そこに海外留学経験も駐在経験もないうちの旦那が受かったのは、日本人のくせに自腹で手をあげているという珍しさに加えて、専門分野が事業再生なので、アフターコロナの立て直しに喘ぐ世界でそのスキルが役に立ちそうという、タイミング的な運があったのではないかと思います。

学位や資格はそれ自体はネタにしかならない

さて、MBAホルダーはたくさん世の中にいますが、学位にしろ資格にしろそれを取ったからと言って何かが保証されるものではありません。

卒業後に就職した先で迅速に結果を出せないと、同僚や部下から「あの人のMBAって、Manuke-Baka-AhoのMBAだよね」とひどい陰口を叩かれたり(実際にそういわれているのを聞いたことがある!)します。

でもね、私も東大卒の札を持ってたけど、国内で就職活動では優遇されても、実務でやらかすと「あの子、いい大学出てるのに」とか「東大卒って使えない」とか、言いたい人は言うわけで、気にしてもしょうがない。

45歳で自腹海外MBAっていうのも、えっ、いまさら?仕事辞めて?家族は?元は取れるの?って、普通はみんな、二の足を踏むのだと思います。

学びの本質は、希望である

でも、うっかり関門を突破してしまった旦那が、うわー大変、体力的に死にそうだとかいいながらも新しい環境で楽しそうにしているのを見ると、とりあえず、誰が何と言おうと「やってみたい」から挑戦することの尊さを感じます。

人からの評価ではなく自分のやりたいが原動力なら、そもそも機会の少ないものだから、挑戦してだめでも失うものはないもんね。

このところ日本って、GDPも相対的に落ち込むわ、超高齢化社会になるわ、開発投資も若者投資もないわで閉塞感がつのっていますよね。

閉塞感の中に長く閉じ込められていると、絶望が生まれます。

平均寿命を考えるとこのさきも長く生きちゃいそうだけど、どうしたら幸せに生き抜けるのか、みんな切実に気になるところだと思います。

海外に飛び出せば何かが開けるのかっていうと、そんな単純なことでもありません。
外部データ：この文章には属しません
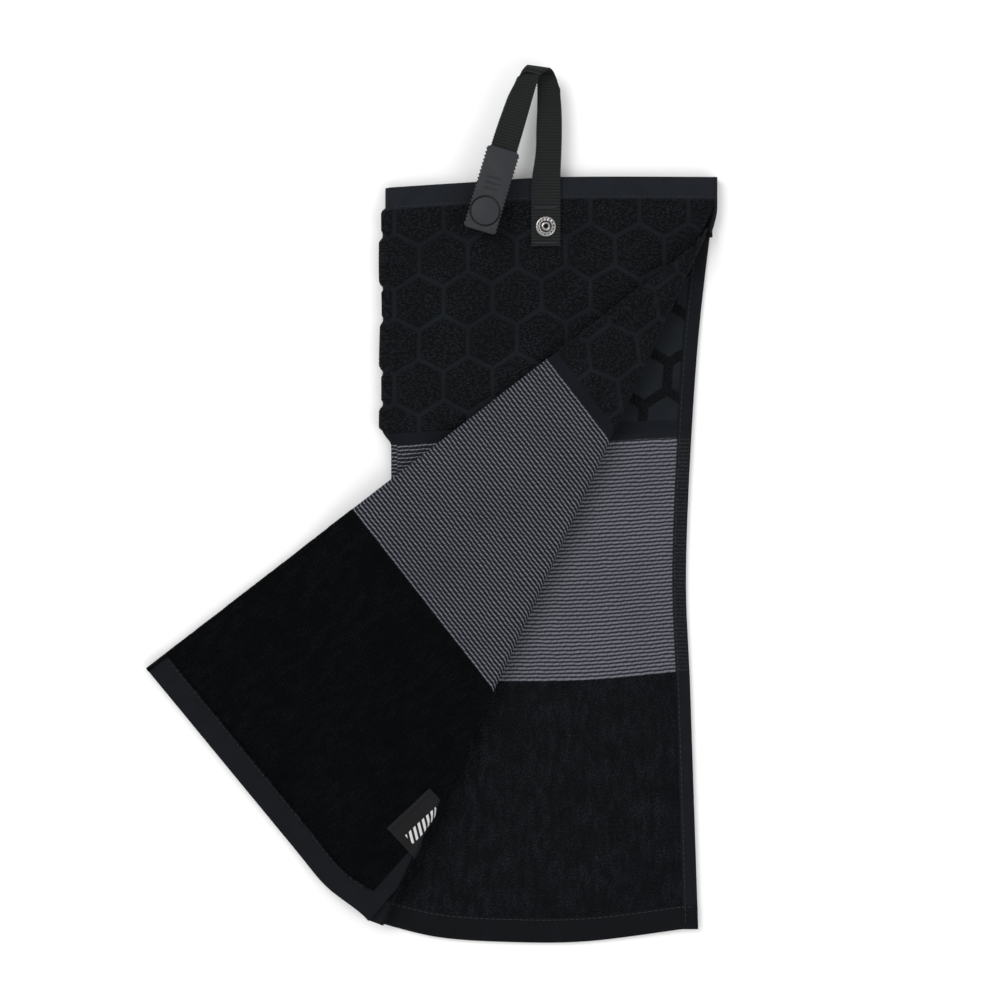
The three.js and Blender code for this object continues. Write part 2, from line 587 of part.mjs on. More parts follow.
const studBottom = WEB_TOP + LAYER_GAP;
const studTop = studBottom + STUD_PLY;
const postTop = studTop + POST_HEIGHT;
const barrelTop = studTop + 0.4;
addPart("snap_stud", lathe([
  [BARREL_RADIUS + 0.15, studBottom], [STUD_RADIUS - 0.2, studBottom], [STUD_RADIUS, studBottom + 0.2],
  [STUD_RADIUS - 0.5, studTop], [POST_RADIUS - 0.35, studTop + 0.1],
  [POST_RADIUS - 0.35, studTop + 0.6], [POST_RADIUS, studTop + 1.1], [POST_RADIUS - 0.3, postTop],
  [POST_BORE, postTop], [POST_BORE, barrelTop + 0.3], [BARREL_RADIUS + 0.15, barrelTop + 0.3],
  [BARREL_RADIUS + 0.15, studBottom],
], WEB_OFFSET, studY), STEEL);
const eyeletTop = WEB_LEVEL - LAYER_GAP;
addPart("snap_eyelet", lathe([
  [0, eyeletTop - STUD_PLY], [STUD_RADIUS - LAYER_GAP, eyeletTop - STUD_PLY],
  [STUD_RADIUS - LAYER_GAP, eyeletTop], [BARREL_RADIUS, eyeletTop],
  [BARREL_RADIUS, barrelTop], [0, barrelTop],
], WEB_OFFSET, studY), BRASS);
[["lower_bar_tack", webEnd + TACK_INSET], ["upper_bar_tack", -TACK_INSET - TOP_HEM]].forEach(
  ([name, y]) => addPart(name, box(TACK_WIDTH, TACK_LENGTH, THREAD_PLY,
    WEB_OFFSET, y, WEB_TOP + THREAD_GAP + THREAD_PLY / 2), THREAD));

// ---- origin: under the middle of the whole towel ---------------------------------------------

const size = new THREE.Box3().setFromObject(towel);
const middlePoint = size.getCenter(new THREE.Vector3());
towel.position.set(-middlePoint.x, -middlePoint.y, -size.min.z);

export default towel;
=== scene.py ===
"""A tri-fold golf towel lying flat, with its hems, label, webbing strap, pull tab and snap."""
import json
import math

import bmesh
import bpy
import numpy as np
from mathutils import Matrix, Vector


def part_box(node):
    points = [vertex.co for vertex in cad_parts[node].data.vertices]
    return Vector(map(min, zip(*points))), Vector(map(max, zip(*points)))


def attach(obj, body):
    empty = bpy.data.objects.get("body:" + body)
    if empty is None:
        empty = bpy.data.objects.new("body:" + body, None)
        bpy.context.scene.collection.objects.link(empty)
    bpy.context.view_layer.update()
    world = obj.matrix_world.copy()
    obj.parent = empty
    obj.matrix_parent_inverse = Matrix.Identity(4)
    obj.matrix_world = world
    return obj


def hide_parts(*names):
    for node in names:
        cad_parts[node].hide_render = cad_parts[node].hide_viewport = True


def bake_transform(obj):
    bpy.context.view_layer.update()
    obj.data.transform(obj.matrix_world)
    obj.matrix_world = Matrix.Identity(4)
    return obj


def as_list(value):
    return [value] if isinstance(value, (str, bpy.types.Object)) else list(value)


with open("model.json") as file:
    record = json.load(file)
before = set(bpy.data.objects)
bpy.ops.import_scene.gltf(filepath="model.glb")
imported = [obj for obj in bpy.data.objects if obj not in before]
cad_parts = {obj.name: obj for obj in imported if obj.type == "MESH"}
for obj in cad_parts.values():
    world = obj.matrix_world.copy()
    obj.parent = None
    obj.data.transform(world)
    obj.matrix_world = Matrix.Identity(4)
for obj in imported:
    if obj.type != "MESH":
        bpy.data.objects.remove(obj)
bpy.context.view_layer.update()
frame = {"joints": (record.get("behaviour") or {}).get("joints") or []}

MM, NARROWEST_SHEET = 0.001, 0.01

# ---- driving dimensions, in millimetres; x = 0, y = 0 is the middle of the towel's top edge ----
WIDTH, LENGTH = 178.0, 406.0
TOP_HEM, SIDE_HEM, BOTTOM_HEM = 12.0, 8.5, 13.5
SCRUB_END, STRIPE_END = 137.0, 267.0
MIDDLE_END, TUCKED_END, TUCKED_HEM_END = LENGTH - 24, LENGTH - 48, LENGTH - 60
PAD_END, REVERSE_STRIPES = 130.5, 140.3
HEX_WIDTH = 26.0
HEX_ROWS = HEX_WIDTH * math.sqrt(3) / 2
HEX_PHASE = (6.0, -5.5)
STRIPE_PITCH = 2.04
CORE = 0.62
GRID, FOLD_STEPS = 1.5, 14
TOP_BOW, WAIST = 5.8, 16.0
CREASE_START, SKEW = 25.6, 2.55
CREASE_REACH, CREASE_FLATTENING = 20.0, 3.2
FLATTENED_FROM, FLATTENED_TO = -394.0, -366.0
SAG_START, SAG_RUN = 3.0, 46.0
WEB_WIDTH, WEB_PLY, RIB_PITCH = 15.0, 1.4, 1.6
STRAP_ANGLE, FREE_LEG = 16.7, 57.0
LOOP_RADIUS, LOOP_SHIFT = 3.35, 9.5
STUD_X, STUD_Y = -2.6, -23.7
LABEL_FOOT, LABEL_HEADING = np.array([-86.8, -341.7]), 47.0
VIEW_CENTRE, VIEW_WIDTH = (-26.9, -168.5, 0.0), 0.5333

stud_low, stud_high = (np.array(corner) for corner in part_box("snap_stud"))
ORIGIN = (stud_low + stud_high) / 2 - np.array([STUD_X, STUD_Y, 0]) * MM
ORIGIN[2] = 0


def metres(points):
    return np.asarray(points, float) * MM + ORIGIN


def in_mm(node):
    low, high = (np.array(corner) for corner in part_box(node))
    return (low - ORIGIN) / MM, (high - ORIGIN) / MM


def joint(name):
    return next(j for j in frame["joints"] if j["name"] == name)


BACK, TUCKED, MIDDLE = (in_mm(f"{name}_panel")[0][2] for name in ("back", "tucked", "middle"))
PLY = in_mm("back_panel")[1][2] - BACK
LEVEL = TUCKED - BACK
FLAP_LOWER, FLAP_UPPER = MIDDLE + LEVEL, MIDDLE + 2 * LEVEL
HALF = WIDTH / 2
LEFT_AXIS = in_mm("left_fold")[1][0]
LEFT_EDGE = in_mm("left_fold")[0][0]
RIGHT_AXIS = in_mm("right_fold")[0][0]
BOTTOM = in_mm("back_bottom_hem")[0][1]

turn = joint("flap_turn")
CREASE_POINT = (np.array(turn["pos_m"]) - ORIGIN) / MM
CREASE_UP = np.array(turn["axis"], float)[:2]
CREASE_LEVEL = CREASE_POINT[2]
CREASE_LEFT = np.array([-CREASE_UP[1], CREASE_UP[0]])
CREASE_ANGLE = math.degrees(math.atan2(CREASE_UP[0], CREASE_UP[1]))
INNER_RADIUS = (CREASE_LEVEL - MIDDLE) / 2 + 0.1
OUTER_RADIUS = CREASE_LEVEL - TUCKED - PLY / 2
PAIR_RADIUS = (PLY + LEVEL) / 4
CREASE_TOP = CREASE_POINT[:2] - CREASE_LEFT * (CREASE_LEVEL - TUCKED)
BEFORE_CREASE = (CREASE_POINT[:2], -CREASE_LEFT)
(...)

我が家も、この先のことなんて何も約束されていません。

Dependantビザでロンドンにいるわたしなど、英語のへたくそな東洋人の母ちゃんにすぎない。でも、何がなくても「こうなるといいな」はある。家族の先を拓くという希望だけは、もりもりにあります。

わたしがキャリコンの資格を取得した2018年頃には「LIFE SHIFT」という書籍がベストセラーになり、東大の柳川教授が「40歳定年説」を唱えて話題になっていました。そこで説かれていたのは、人を生かす希望についてです。

一方で同じ頃、横浜駅前では高度プロフェッショナル制度の法令化を前に、おっちゃんたちがアジテーションをしていました。そこで叫ばれていたのは閉塞感。そして、人を殺す絶望でした。

先行き不透明な世界だからこそ、私は、40歳を超えてからの学び直しに挑戦する旦那は偉いと思います。

年齢は関係ない。人がどう見るかも関係ない。現状に閉塞感があるならば、希望を掴むために学びの機会に手を伸ばすことも考えるといい。大変だけどそれは楽しい。お金は消えるけれど、自分だけの経験ができる。

あとね、今、学びで大変なのは旦那なわけですが、経済面では私が大黒柱として働き続けられるから家族揃って移住できたという側面もあります。

実は、海外に出て活路を拓いている知人には、この「家族」というユニットでうまく共働きのレバレッジを効かせているケースが非常に多いです。ニッチな話ですが、それについてもまたどこかで書きます。

どなたさまも、希望を掴みにゆくライフ・キャリアを。